* _WRITTEN REQUEST_
Each entry must appear again exactly as it does in the source.

* _DATA IN THIS EXERCISE_
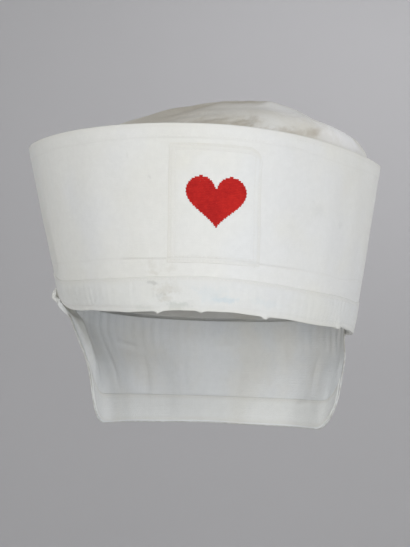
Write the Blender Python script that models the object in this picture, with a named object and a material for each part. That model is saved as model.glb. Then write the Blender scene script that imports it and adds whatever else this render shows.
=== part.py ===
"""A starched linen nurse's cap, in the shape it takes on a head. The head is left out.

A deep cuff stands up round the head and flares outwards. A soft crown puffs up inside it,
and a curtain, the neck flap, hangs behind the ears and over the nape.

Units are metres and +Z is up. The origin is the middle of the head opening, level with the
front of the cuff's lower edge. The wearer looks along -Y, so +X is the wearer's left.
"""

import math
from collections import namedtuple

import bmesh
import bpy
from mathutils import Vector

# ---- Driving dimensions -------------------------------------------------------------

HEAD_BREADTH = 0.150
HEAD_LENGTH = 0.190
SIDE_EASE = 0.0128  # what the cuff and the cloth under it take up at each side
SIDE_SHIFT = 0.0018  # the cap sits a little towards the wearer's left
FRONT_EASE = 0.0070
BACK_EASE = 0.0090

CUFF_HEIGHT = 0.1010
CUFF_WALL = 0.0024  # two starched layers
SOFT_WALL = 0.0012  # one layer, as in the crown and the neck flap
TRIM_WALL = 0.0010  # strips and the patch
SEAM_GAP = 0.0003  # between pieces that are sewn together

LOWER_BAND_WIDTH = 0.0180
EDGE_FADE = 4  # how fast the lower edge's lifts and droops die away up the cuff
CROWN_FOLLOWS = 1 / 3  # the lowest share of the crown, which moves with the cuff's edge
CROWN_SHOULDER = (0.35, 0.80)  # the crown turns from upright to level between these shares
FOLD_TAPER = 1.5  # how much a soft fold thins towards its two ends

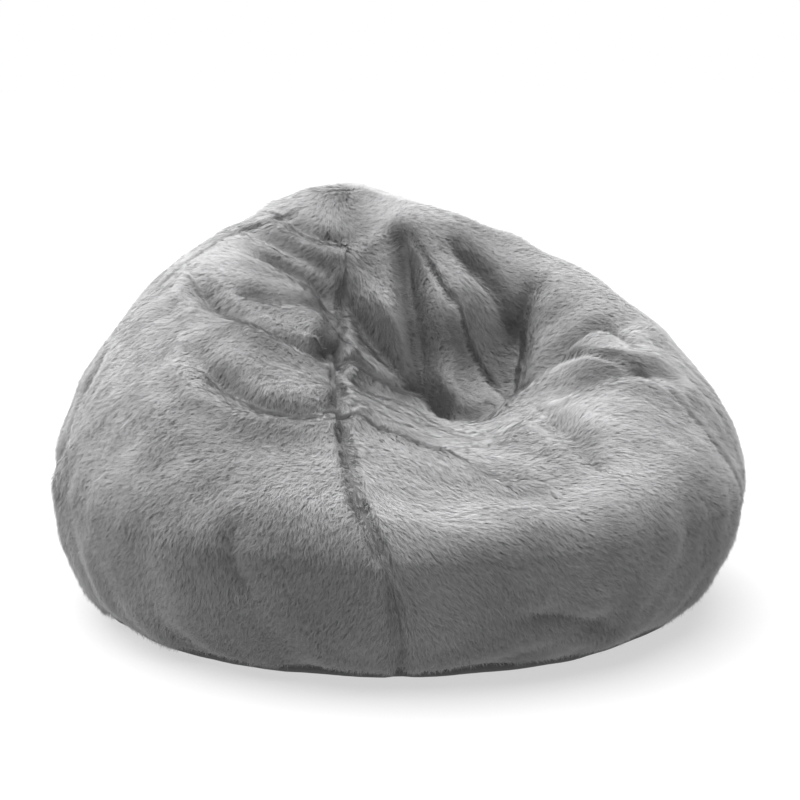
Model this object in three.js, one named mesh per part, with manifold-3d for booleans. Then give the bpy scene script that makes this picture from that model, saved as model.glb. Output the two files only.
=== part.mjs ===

* _WRITTEN RESPONSE_
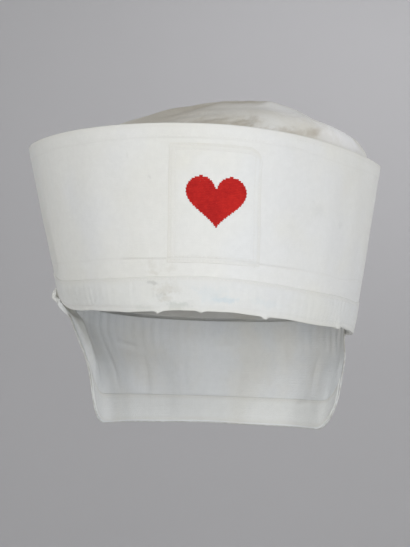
Write the Blender Python script that models the object in this picture, with a named object and a material for each part. That model is saved as model.glb. Then write the Blender scene script that imports it and adds whatever else this render shows.
=== part.py ===
"""A starched linen nurse's cap, in the shape it takes on a head. The head is left out.

A deep cuff stands up round the head and flares outwards. A soft crown puffs up inside it,
and a curtain, the neck flap, hangs behind the ears and over the nape.

Units are metres and +Z is up. The origin is the middle of the head opening, level with the
front of the cuff's lower edge. The wearer looks along -Y, so +X is the wearer's left.
"""

import math
from collections import namedtuple

import bmesh
import bpy
from mathutils import Vector

# ---- Driving dimensions -------------------------------------------------------------

HEAD_BREADTH = 0.150
HEAD_LENGTH = 0.190
SIDE_EASE = 0.0128  # what the cuff and the cloth under it take up at each side
SIDE_SHIFT = 0.0018  # the cap sits a little towards the wearer's left
FRONT_EASE = 0.0070
BACK_EASE = 0.0090

CUFF_HEIGHT = 0.1010
CUFF_WALL = 0.0024  # two starched layers
SOFT_WALL = 0.0012  # one layer, as in the crown and the neck flap
TRIM_WALL = 0.0010  # strips and the patch
SEAM_GAP = 0.0003  # between pieces that are sewn together

LOWER_BAND_WIDTH = 0.0180
EDGE_FADE = 4  # how fast the lower edge's lifts and droops die away up the cuff
CROWN_FOLLOWS = 1 / 3  # the lowest share of the crown, which moves with the cuff's edge
CROWN_SHOULDER = (0.35, 0.80)  # the crown turns from upright to level between these shares
FOLD_TAPER = 1.5  # how much a soft fold thins towards its two ends

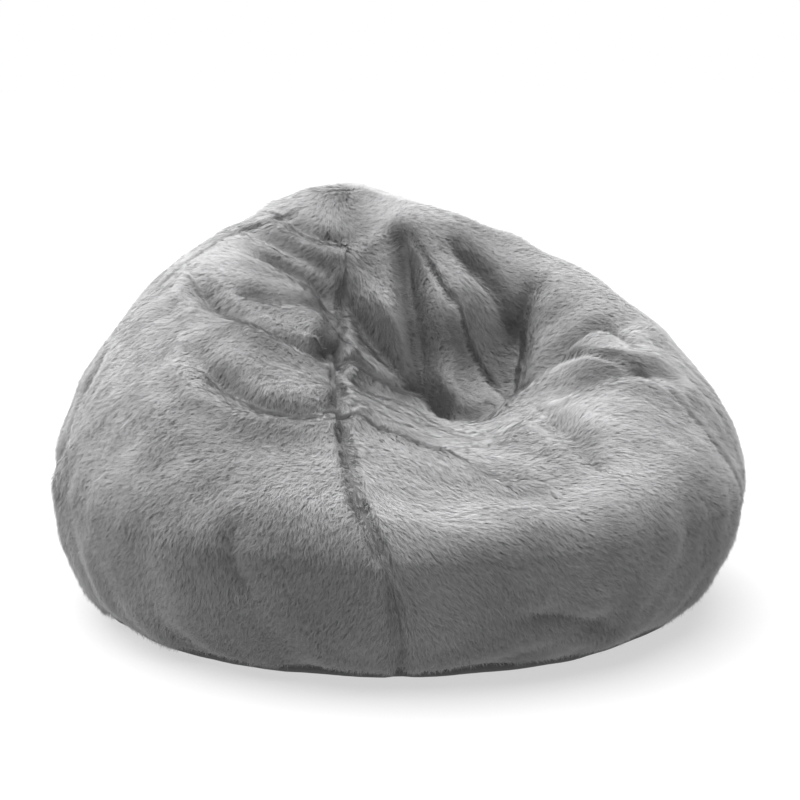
Model this object in three.js, one named mesh per part, with manifold-3d for booleans. Then give the bpy scene script that makes this picture from that model, saved as model.glb. Output the two files only.
=== part.mjs ===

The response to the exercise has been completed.